[Dataset excerpt start]

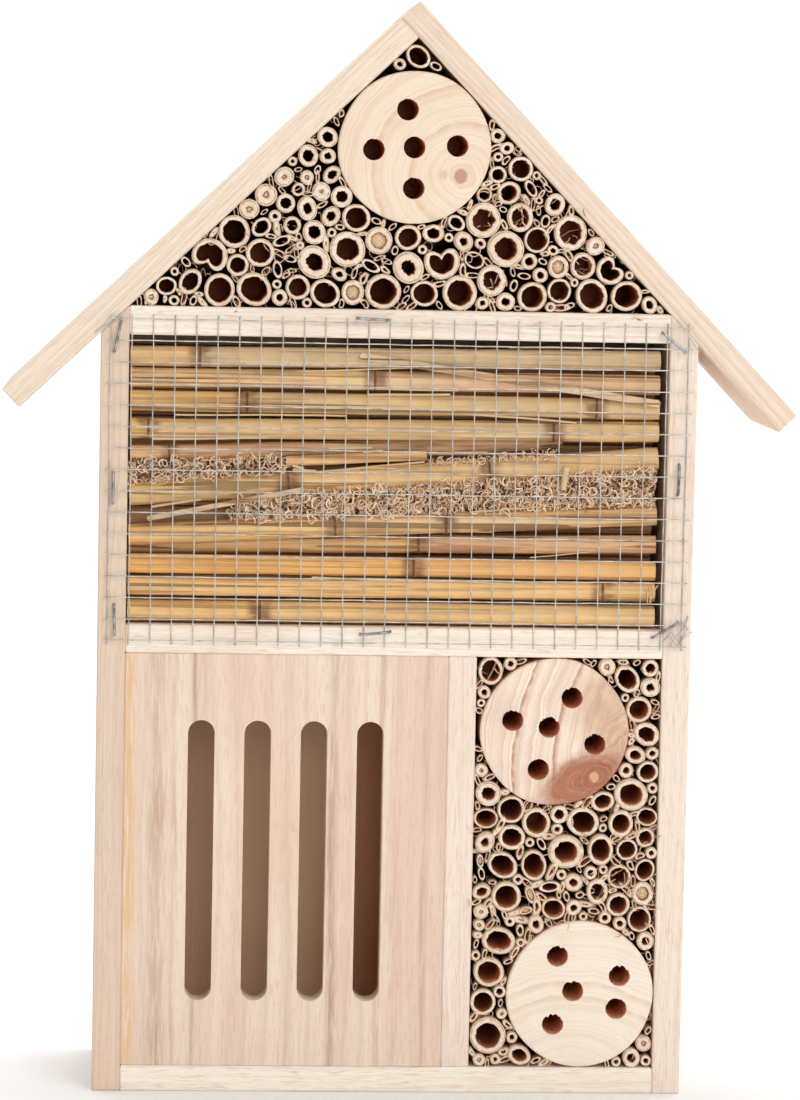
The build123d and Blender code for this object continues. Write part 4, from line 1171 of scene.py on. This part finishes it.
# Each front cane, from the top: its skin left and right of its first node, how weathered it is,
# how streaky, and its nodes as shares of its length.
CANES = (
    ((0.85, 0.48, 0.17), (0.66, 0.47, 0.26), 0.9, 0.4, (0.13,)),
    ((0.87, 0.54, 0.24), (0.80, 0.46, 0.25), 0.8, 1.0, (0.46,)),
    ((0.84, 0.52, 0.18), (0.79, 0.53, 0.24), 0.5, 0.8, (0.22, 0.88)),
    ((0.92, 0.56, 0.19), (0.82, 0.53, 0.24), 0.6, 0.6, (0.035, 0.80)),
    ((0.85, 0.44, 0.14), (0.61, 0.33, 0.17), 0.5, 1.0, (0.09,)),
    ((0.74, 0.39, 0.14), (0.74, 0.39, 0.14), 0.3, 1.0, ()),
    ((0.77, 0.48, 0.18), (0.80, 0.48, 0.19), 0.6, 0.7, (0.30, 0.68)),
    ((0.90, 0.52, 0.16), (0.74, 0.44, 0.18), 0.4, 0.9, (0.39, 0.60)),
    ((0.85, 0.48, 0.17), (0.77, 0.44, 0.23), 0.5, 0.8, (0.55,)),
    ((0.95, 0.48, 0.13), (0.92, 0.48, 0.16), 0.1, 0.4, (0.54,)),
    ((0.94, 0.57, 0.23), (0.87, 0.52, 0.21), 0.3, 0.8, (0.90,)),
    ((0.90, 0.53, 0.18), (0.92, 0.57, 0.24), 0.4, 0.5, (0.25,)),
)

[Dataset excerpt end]

◆ **Task brief**
Give the number of lines in the listing above that contain "from", and nothing else.

◆ **Answer below**
2